Vivíamos bem antes do implemento dessas ferramentas que nos expõe ao mundo de uma forma que seguramente a maioria de nós não estava preparada para suportar. Eu, ainda que já tivesse 50 anos de idade, igualmente não estava. Como eu não soubesse o efeito que “simples palavras” pudessem causar, apesar de desejar que fossem penetrantes como um escritor que queira ser lido, acabei por causar certo deslocamento no arcabouço estrutural sob o qual repousa relacionamentos entre estranhos, ainda que venha se instaurar a ilusão da intimidade.

Não é diferente atualmente, mas hoje sei lidar melhor com as reverberações que venham a surgir. Nas questões políticas-sociais não deixo de me posicionar, por exemplo. O que possa vir a causar críticas e oposição raivosa que, quanto mais esdrúxula, mais percebo o quanto é correto o meu posicionamento. Creio que a intenção dos formuladores do Face seja intencionalmente o de movimento e choque para gerar repercussões.

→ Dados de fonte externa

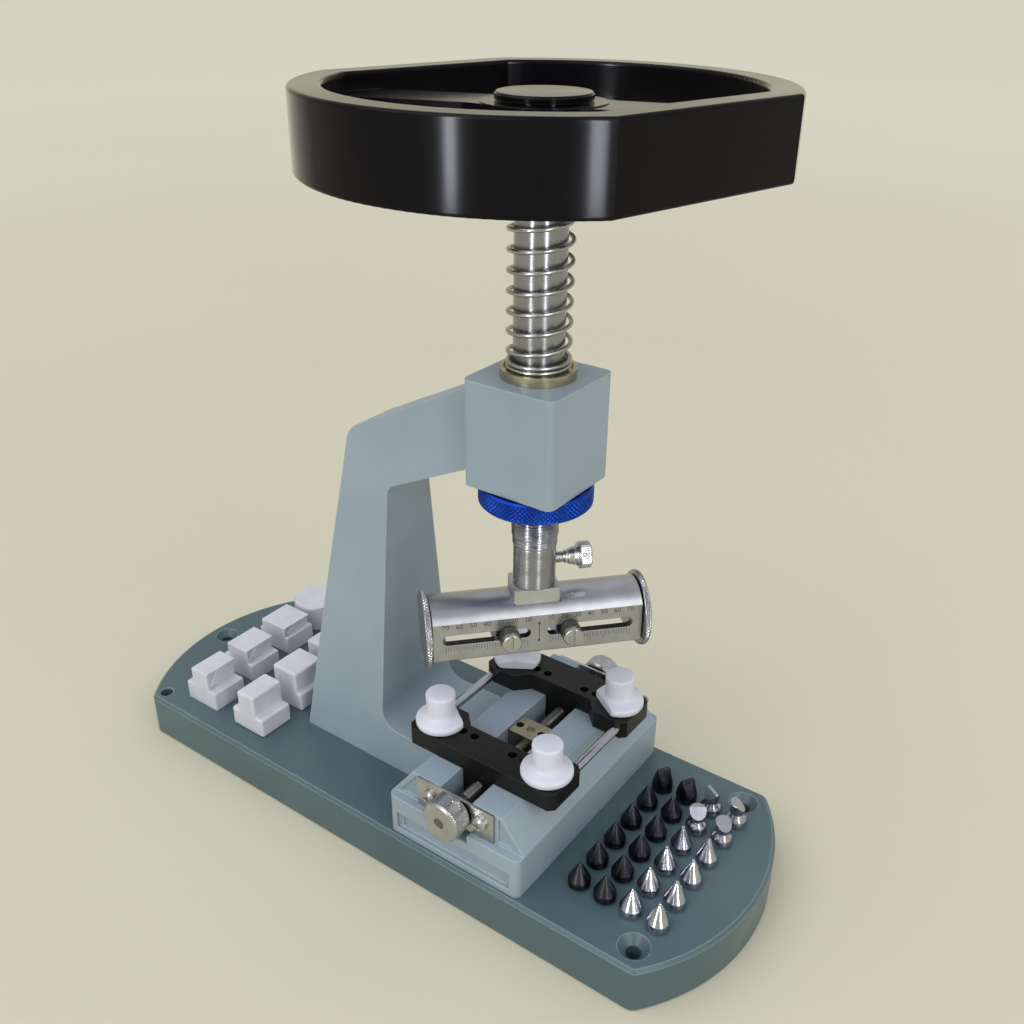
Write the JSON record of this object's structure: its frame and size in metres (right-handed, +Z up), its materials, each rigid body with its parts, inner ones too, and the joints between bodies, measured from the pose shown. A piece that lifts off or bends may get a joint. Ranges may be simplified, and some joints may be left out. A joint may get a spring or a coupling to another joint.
{
  "type": "watch case opener",
  "caption": "Bench watch case opener with cast C-frame, sprung handwheel spindle, scaled adjustable chuck, self-centring vise and bit rack",
  "frame": {"origin": "middle of the base plate's underside", "axes": "+Z up, +Y from the bit rack to the column, +X along the vise screw"},
  "size_m": [0.14, 0.275, 0.2709],
  "materials": {
    "dark_paint": "satin paint on steel plate",
    "casting_paint": "semi-gloss paint on cast iron",
    "black_gloss_paint": "gloss paint on cast aluminium",
    "brass": "turned brass",
    "nickel_plate": "satin nickel plate",
    "cast_nickel": "milled white metal",
    "bronze_nickel": "nickel-plated brass",
    "bright_steel": "turned steel",
    "spring_wire": "bright drawn wire",
    "black_oxide": "black oxide on steel",
    "blue_anodised": "knurled, anodised",
    "black_anodised": "milled, anodised",
    "white_nylon": "moulded nylon"
  },
  "bodies": {
    "base": {"base_plate": "dark_paint", "frame_casting": "casting_paint", "frame_bolts": "black_oxide", "spindle_bush": "brass", "end_plates": "nickel_plate", "end_plate_screws": "nickel_plate", "centre_block": "bronze_nickel", "black_cone_bits": "black_oxide", "black_blade_bits": "black_oxide", "steel_point_bits": "bright_steel", "steel_blade_bits": "bright_steel", "steel_d_bits": "bright_steel", "stepped_blocks": "white_nylon", "ribbed_blocks": "white_nylon", "nylon_puck": "white_nylon"},
    "press_carrier": {"thrust_washer": "bright_steel", "return_spring": "spring_wire"},
    "spindle_group": {"spindle": "bright_steel", "handwheel": "black_gloss_paint", "hub_cap": "black_gloss_paint", "hub_ring": "bright_steel", "chuck_mount": "cast_nickel", "chuck_body": "nickel_plate"},
    "nut_group": {"stop_nut": "blue_anodised"},
    "clamp_group": {"clamp_screw": "nickel_plate"},
    "chuck_screw_group": {"chuck_lead_screw": "bright_steel", "chuck_knobs": "nickel_plate"},
    "left_holder": {"left_slider": "bright_steel"},
    "right_holder": {"right_slider": "bright_steel"},
    "left_thumb": {"left_thumb_screw": "nickel_plate"},
    "right_thumb": {"right_thumb_screw": "nickel_plate"},
    "vise_screw_group": {"vise_lead_screw": "bright_steel", "vise_knobs": "nickel_plate", "knob_set_screws": "nickel_plate"},
    "near_jaw_group": {"near_jaw": "black_anodised", "near_pegs": "white_nylon", "guide_rods": "bright_steel"},
    "far_jaw_group": {"far_jaw": "black_anodised", "far_pegs": "white_nylon"}
  },
  "joints": [
    {"name": "press_down", "type": "slide", "parent": "base", "child": "press_carrier", "axis": [0, 0, -1], "range_m": [0, 0.012], "stiffness_N_per_m": 1500, "springref_m": -0.02, "deforming": ["return_spring"]},
    {"name": "wheel_turn", "type": "hinge", "parent": "press_carrier", "child": "spindle_group", "pos_m": [0, -0.0435, 0.26], "axis": [0, 0, 1], "continuous": true},
    {"name": "stop_nut_travel", "type": "slide", "parent": "spindle_group", "child": "nut_group", "axis": [0, 0, -1], "range_m": [0, 0.012]},
    {"name": "clamp_screw_turn", "type": "hinge", "parent": "spindle_group", "child": "clamp_group", "pos_m": [0, -0.0435, 0.1191], "axis": [0.7361, -0.6769, 0], "range_deg": [0, 360]},
    {"name": "chuck_screw_turn", "type": "hinge", "parent": "spindle_group", "child": "chuck_screw_group", "pos_m": [0, -0.0435, 0.0953], "axis": [0.7361, -0.6769, 0], "range_deg": [-1080, 4320]},
    {"name": "left_holder_slide", "type": "slide", "parent": "spindle_group", "child": "left_holder", "axis": [-0.7361, 0.6769, 0], "range_m": [-0.0045, 0.018]},
    {"name": "right_holder_slide", "type": "slide", "parent": "spindle_group", "child": "right_holder", "axis": [0.7361, -0.6769, 0], "range_m": [-0.0045, 0.018]},
    {"name": "left_thumb_turn", "type": "hinge", "parent": "left_holder", "child": "left_thumb", "pos_m": [-0.01596, -0.04512, 0.096], "axis": [-0.6769, -0.7361, 0], "range_deg": [0, 360]},
    {"name": "right_thumb_turn", "type": "hinge", "parent": "right_holder", "child": "right_thumb", "pos_m": [-0.00028, -0.05954, 0.096], "axis": [-0.6769, -0.7361, 0], "range_deg": [0, 360]},
    {"name": "vise_screw_turn", "type": "hinge", "parent": "base", "child": "vise_screw_group", "pos_m": [0, -0.0435, 0.041], "axis": [1, 0, 0], "range_deg": [-2160, 2640]},
    {"name": "near_jaw_slide", "type": "slide", "parent": "base", "child": "near_jaw_group", "axis": [1, 0, 0], "range_m": [-0.009, 0.011]},
    {"name": "far_jaw_slide", "type": "slide", "parent": "base", "child": "far_jaw_group", "axis": [-1, 0, 0], "range_m": [-0.009, 0.011]}
  ],
  "couplings": [
    {"joint": "left_holder_slide", "follows": "chuck_screw_turn", "m_per_rad": 0.00023873},
    {"joint": "right_holder_slide", "follows": "chuck_screw_turn", "m_per_rad": 0.00023873},
    {"joint": "vise_screw_turn", "follows": "near_jaw_slide", "rad_per_m": 4188.8},
    {"joint": "far_jaw_slide", "follows": "near_jaw_slide", "ratio": 1}
  ]
}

Um dia, o Facebook deixará de ser hegemônico. Outras ferramentas virão a ocupar os espaços deixados pelas ferramentas de inserção pública. Bem usadas, as redes sociais podem gerar benefícios coletivos. Quem as manipula são os seres humanos. E aí é que reside tanto a sua fortaleza quando a sua fraqueza…

O Jatobá que, durante certo período, foi a minha foto de perfil.